*Record extracts:*
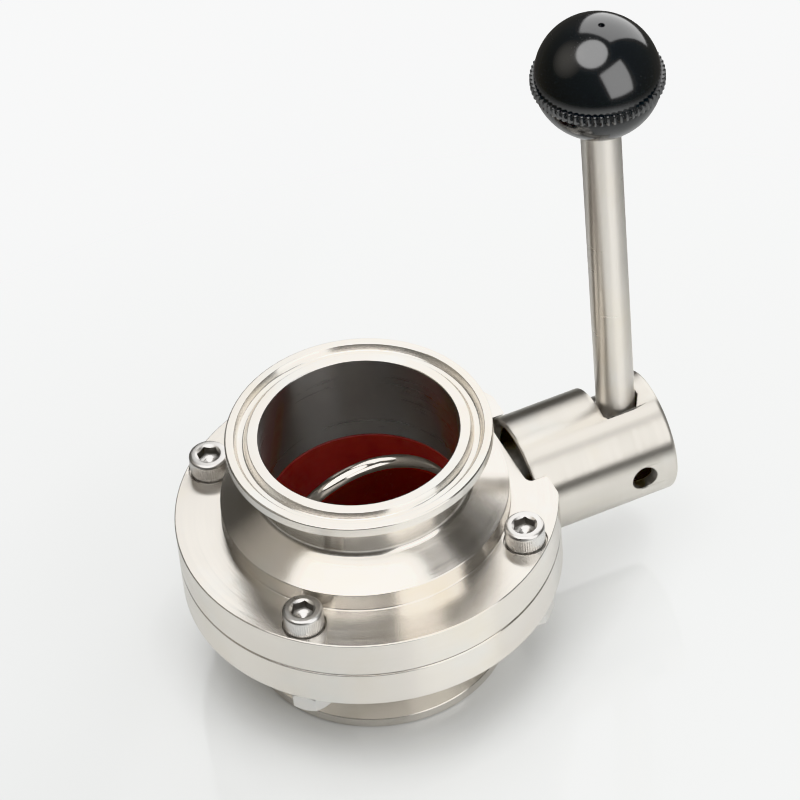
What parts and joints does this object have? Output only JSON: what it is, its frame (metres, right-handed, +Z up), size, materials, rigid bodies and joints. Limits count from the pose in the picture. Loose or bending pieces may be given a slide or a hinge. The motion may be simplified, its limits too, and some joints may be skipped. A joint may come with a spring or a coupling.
{
  "type": "butterfly valve",
  "caption": "Hygienic butterfly valve with clamp ferrules, red silicone seat, bolted flange body and a quarter-turn rod lever with a black ball knob.",
  "frame": {"origin": "centre of the lower clamp face, on the bore axis", "axes": "+Z up along the bore towards the upper ferrule, +X along the stem towards the lever, +Y towards the lever's closed position"},
  "size_m": [0.1289, 0.0928, 0.168],
  "materials": {
    "body_steel": "finely turned stainless steel, bright",
    "disc_steel": "polished stainless steel",
    "sleeve_steel": "satin stainless steel, turned",
    "rod_steel": "drawn and polished stainless steel",
    "core_steel": "machined stainless steel",
    "screw_steel": "stainless screw steel with fine knurl",
    "nut_steel": "stainless steel",
    "seat_silicone": "dark red silicone, satin",
    "seal_rubber": "dark red silicone, satin",
    "bush_ptfe": "white low-friction plastic",
    "knob_plastic": "polished black thermoset plastic",
    "insert_brass": "machined brass"
  },
  "bodies": {
    "valve_body": {"upper_body": "body_steel", "lower_body": "body_steel", "seat_ring": "seat_silicone", "drive_side_bush": "bush_ptfe", "far_side_bush": "bush_ptfe", "drive_side_seal": "seal_rubber", "far_side_seal": "seal_rubber", "cap_screw_1": "screw_steel", "hex_nut_1": "nut_steel", "cap_screw_2": "screw_steel", "hex_nut_2": "nut_steel", "cap_screw_3": "screw_steel", "hex_nut_3": "nut_steel", "cap_screw_4": "screw_steel", "hex_nut_4": "nut_steel", "hub_sleeve": "sleeve_steel", "sleeve_set_screw_1": "screw_steel", "sleeve_set_screw_2": "screw_steel"},
    "handle": {"disc": "disc_steel", "drive_core": "core_steel", "core_pin": "screw_steel", "handle_rod": "rod_steel", "rod_lock_screw": "screw_steel", "ball_knob": "knob_plastic", "knob_insert": "insert_brass"}
  },
  "joints": [
    {"name": "handle_turn", "type": "hinge", "parent": "valve_body", "child": "handle", "pos_m": [0, 0, 0.03485], "axis": [-1, 0, 0], "range_deg": [0, 90]}
  ]
}
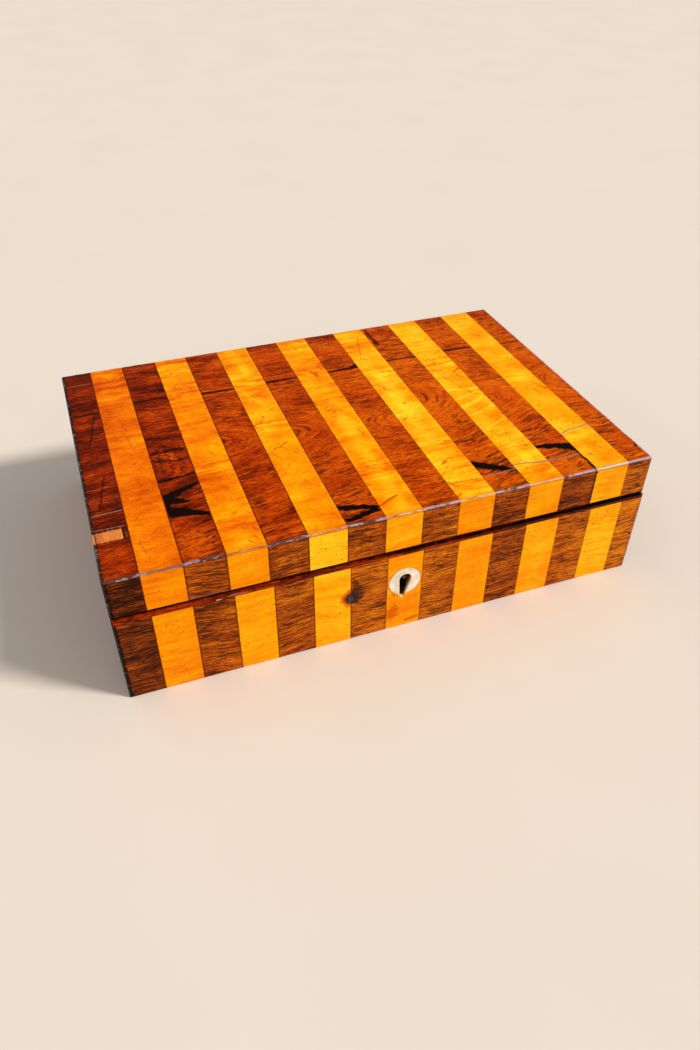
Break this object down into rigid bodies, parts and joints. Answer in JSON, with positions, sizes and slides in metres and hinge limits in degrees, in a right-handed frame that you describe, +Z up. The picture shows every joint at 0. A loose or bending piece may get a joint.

*Stated task:* Identify all lines in the records above with the word "materials".

*Output for this exercise:*
What parts and joints does this object have? Output only JSON: what it is, its frame (metres, right-handed, +Z up), size, materials, rigid bodies and joints. Limits count from the pose in the picture. Loose or bending pieces may be given a slide or a hinge. The motion may be simplified, its limits too, and some joints may be skipped. A joint may come with a spring or a coupling.
  "materials": {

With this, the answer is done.